-- begin Data excerpt --

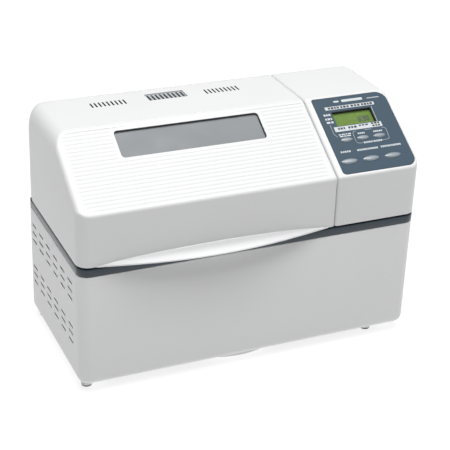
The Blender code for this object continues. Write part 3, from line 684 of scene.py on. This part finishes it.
def lid_lip(paint):
    """The crescent grip: a ledge that leans out from the lid's front and droops over the band."""
    loops = []
    for i in range(GRIP_SECTIONS):
        u = -GRIP_END + 2 * GRIP_END * i / (GRIP_SECTIONS - 1)
        w = 1 - u * u
        x = GRIP_X + u * GRIP_HALF
        tip_y = FRONT - 0.3 - GRIP_OUT * w
        tip_z = LID_BOTTOM - GRIP_DROP * w ** 1.5
        top_z = LID_BOTTOM + 0.6 + GRIP_RISE * w ** 0.8
        back = FRONT + 0.6
        top = []
        for k in range(9):
            t = k / 8
            sag = 0.9 * w * math.sin(math.pi * t)
            top.append((FRONT + (tip_y - FRONT + 0.7 * w) * t + sag * 0.4,
                        top_z + (tip_z + 1.9 - top_z) * t - sag))
        nose = [(tip_y + 0.15 * w, tip_z + 1.4), (tip_y, tip_z + 0.8),
                (tip_y + 0.25 * w, tip_z + 0.2), (tip_y + 0.9 * w, tip_z)]
        outline = [(back, top_z)] + top + nose + [(back, LID_BOTTOM + 0.2)]
        loops.append([(x, y, z) for y, z in outline])
    lip = skin("lid_lip", loops)
    # The grip wears the lighter copy of the white plastic: painted light on its top.
    dress(lip, paint["lip"], "lid", "white_shell", "lid_grip", sharp=50.0)


def control_cover(paint):
    outer = shell_sections(RIGHT, -1, CONTROL_LEFT, CONTROL_END_R, 0.0, CONTROL_SEAM_R)
    cover = shell("control_cover", outer, LID_BOTTOM, CONTROL_RADII)
    inner = shell_sections(RIGHT, -1, CONTROL_LEFT + WALL, CONTROL_END_R, WALL, INNER_SEAM_R)
    boolean(cover, shell("tool", inner, LID_BOTTOM - CLEAR, CONTROL_INNER_RADII))
    boolean(cover, slope_tool(grown(PANEL_X, 0.3), grown(PANEL_S, 0.3), PANEL_RADII, 0.9, 8))
    boolean(cover, slope_tool(grown(LCD_X, 0.6), grown(LCD_S, 0.6), 0.8, 8))
    boolean(cover, button_holes(0.6))
    dress(cover, paint["white"], "body", "white_shell", "control_housing")


def oval(half, height, grow=0.0, sides=40):
    """A button's outline: an ellipse with slightly pointed ends."""
    points = []
    for i in range(sides):
        angle = 2 * math.pi * i / sides
        rise = abs(math.sin(angle)) ** 1.12 * math.copysign(1, math.sin(angle))
        points.append(((half[0] + grow) * math.cos(angle), (half[1] + grow) * rise, height))
    return points


def button_holes(grow):
    bm = bmesh.new()
    for _, x, s, half in BUTTONS:
        loops = [oval(half, height, grow) for height in (-8, CLEAR)]
        add_loops(bm, [[(x + u, v - s, h) for u, v, h in loop] for loop in loops])
    return on_slope(to_object("tool", bm))


# ---------------------------------------------------------------- control panel

DIGIT_HEIGHT = 8.0
DIGIT_WIDTH = 4.6
DIGIT_STROKE = 1.55
DIGIT_S = 36.1
DIGITS = (("3", 164.8), ("3", 171.0), ("0", 176.6))
COLON_X = 167.9
COLON_S = (34.2, 38.0)
DIGIT_LEVELS = (-3.79, -3.7)
SEGMENTS = {"3": "abgcd", "0": "abcdef"}

WORD_GAP = 0.55
PRINT_LEVELS = {"low": 0.16, "high": 0.24}
INK_LEVELS = {"low": 0.2, "high": 0.3}

# Lines of lettering, as plain bars: x range, s, height, and the widths of the bars
WORDS_BESIDE_DISPLAY = (
    ((118.8, 127.8), 27.3, 2.8, (1.6, 1.2, 1.5)),
    ((118.8, 127.8), 33.3, 2.8, (1.2, 1.9, 1.0)),
    ((118.8, 127.8), 38.4, 2.8, (2.0, 1.3)),
)
WORDS_OVER_BUTTONS = (
    ((127.2, 143.5), 57.6, 1.7, (1.6, 2.4, 1.4, 2.0)),
    ((127.7, 142.5), 60.3, 1.7, (2.4, 1.5, 2.6)),
    ((152.3, 161.6), 59.2, 2.2, (1.5, 1.2, 1.7, 1.2)),
    ((173.5, 185.5), 59.4, 2.2, (1.3, 1.6, 1.2, 1.5, 1.3)),
    ((154.9, 180.0), 73.2, 2.4, (1.6, 1.3, 1.7, 1.2, 0.4, 1.5, 1.3, 1.7, 1.4)),
    ((119.8, 132.9), 82.4, 2.5, (1.4, 1.0, 1.7, 1.4, 1.5)),
    ((141.9, 169.7), 82.7, 2.6, (1.4, 1.5, 1.2, 1.6, 1.3, 0.5, 1.5, 1.3, 1.6, 1.3, 1.4)),
    ((174.1, 201.2), 82.4, 2.6, (1.4, 1.3, 1.5, 1.2, 1.6, 0.5, 1.4, 1.6, 1.3, 1.5, 1.4)),
)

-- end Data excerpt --

Make an exact copy of every line in the data.

**Exercise response:**
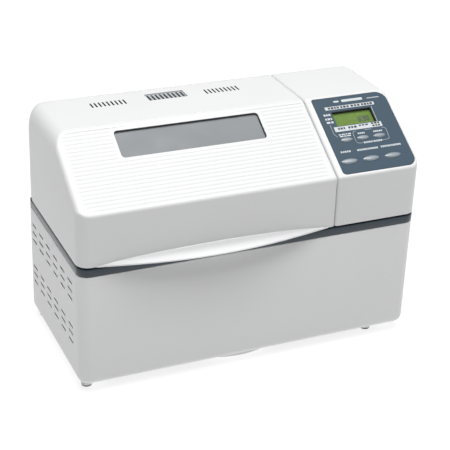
The Blender code for this object continues. Write part 3, from line 684 of scene.py on. This part finishes it.
def lid_lip(paint):
    """The crescent grip: a ledge that leans out from the lid's front and droops over the band."""
    loops = []
    for i in range(GRIP_SECTIONS):
        u = -GRIP_END + 2 * GRIP_END * i / (GRIP_SECTIONS - 1)
        w = 1 - u * u
        x = GRIP_X + u * GRIP_HALF
        tip_y = FRONT - 0.3 - GRIP_OUT * w
        tip_z = LID_BOTTOM - GRIP_DROP * w ** 1.5
        top_z = LID_BOTTOM + 0.6 + GRIP_RISE * w ** 0.8
        back = FRONT + 0.6
        top = []
        for k in range(9):
            t = k / 8
            sag = 0.9 * w * math.sin(math.pi * t)
            top.append((FRONT + (tip_y - FRONT + 0.7 * w) * t + sag * 0.4,
                        top_z + (tip_z + 1.9 - top_z) * t - sag))
        nose = [(tip_y + 0.15 * w, tip_z + 1.4), (tip_y, tip_z + 0.8),
                (tip_y + 0.25 * w, tip_z + 0.2), (tip_y + 0.9 * w, tip_z)]
        outline = [(back, top_z)] + top + nose + [(back, LID_BOTTOM + 0.2)]
        loops.append([(x, y, z) for y, z in outline])
    lip = skin("lid_lip", loops)
    # The grip wears the lighter copy of the white plastic: painted light on its top.
    dress(lip, paint["lip"], "lid", "white_shell", "lid_grip", sharp=50.0)


def control_cover(paint):
    outer = shell_sections(RIGHT, -1, CONTROL_LEFT, CONTROL_END_R, 0.0, CONTROL_SEAM_R)
    cover = shell("control_cover", outer, LID_BOTTOM, CONTROL_RADII)
    inner = shell_sections(RIGHT, -1, CONTROL_LEFT + WALL, CONTROL_END_R, WALL, INNER_SEAM_R)
    boolean(cover, shell("tool", inner, LID_BOTTOM - CLEAR, CONTROL_INNER_RADII))
    boolean(cover, slope_tool(grown(PANEL_X, 0.3), grown(PANEL_S, 0.3), PANEL_RADII, 0.9, 8))
    boolean(cover, slope_tool(grown(LCD_X, 0.6), grown(LCD_S, 0.6), 0.8, 8))
    boolean(cover, button_holes(0.6))
    dress(cover, paint["white"], "body", "white_shell", "control_housing")


def oval(half, height, grow=0.0, sides=40):
    """A button's outline: an ellipse with slightly pointed ends."""
    points = []
    for i in range(sides):
        angle = 2 * math.pi * i / sides
        rise = abs(math.sin(angle)) ** 1.12 * math.copysign(1, math.sin(angle))
        points.append(((half[0] + grow) * math.cos(angle), (half[1] + grow) * rise, height))
    return points


def button_holes(grow):
    bm = bmesh.new()
    for _, x, s, half in BUTTONS:
        loops = [oval(half, height, grow) for height in (-8, CLEAR)]
        add_loops(bm, [[(x + u, v - s, h) for u, v, h in loop] for loop in loops])
    return on_slope(to_object("tool", bm))


# ---------------------------------------------------------------- control panel

DIGIT_HEIGHT = 8.0
DIGIT_WIDTH = 4.6
DIGIT_STROKE = 1.55
DIGIT_S = 36.1
DIGITS = (("3", 164.8), ("3", 171.0), ("0", 176.6))
COLON_X = 167.9
COLON_S = (34.2, 38.0)
DIGIT_LEVELS = (-3.79, -3.7)
SEGMENTS = {"3": "abgcd", "0": "abcdef"}

WORD_GAP = 0.55
PRINT_LEVELS = {"low": 0.16, "high": 0.24}
INK_LEVELS = {"low": 0.2, "high": 0.3}

# Lines of lettering, as plain bars: x range, s, height, and the widths of the bars
WORDS_BESIDE_DISPLAY = (
    ((118.8, 127.8), 27.3, 2.8, (1.6, 1.2, 1.5)),
    ((118.8, 127.8), 33.3, 2.8, (1.2, 1.9, 1.0)),
    ((118.8, 127.8), 38.4, 2.8, (2.0, 1.3)),
)
WORDS_OVER_BUTTONS = (
    ((127.2, 143.5), 57.6, 1.7, (1.6, 2.4, 1.4, 2.0)),
    ((127.7, 142.5), 60.3, 1.7, (2.4, 1.5, 2.6)),
    ((152.3, 161.6), 59.2, 2.2, (1.5, 1.2, 1.7, 1.2)),
    ((173.5, 185.5), 59.4, 2.2, (1.3, 1.6, 1.2, 1.5, 1.3)),
    ((154.9, 180.0), 73.2, 2.4, (1.6, 1.3, 1.7, 1.2, 0.4, 1.5, 1.3, 1.7, 1.4)),
    ((119.8, 132.9), 82.4, 2.5, (1.4, 1.0, 1.7, 1.4, 1.5)),
    ((141.9, 169.7), 82.7, 2.6, (1.4, 1.5, 1.2, 1.6, 1.3, 0.5, 1.5, 1.3, 1.6, 1.3, 1.4)),
    ((174.1, 201.2), 82.4, 2.6, (1.4, 1.3, 1.5, 1.2, 1.6, 0.5, 1.4, 1.6, 1.3, 1.5, 1.4)),
)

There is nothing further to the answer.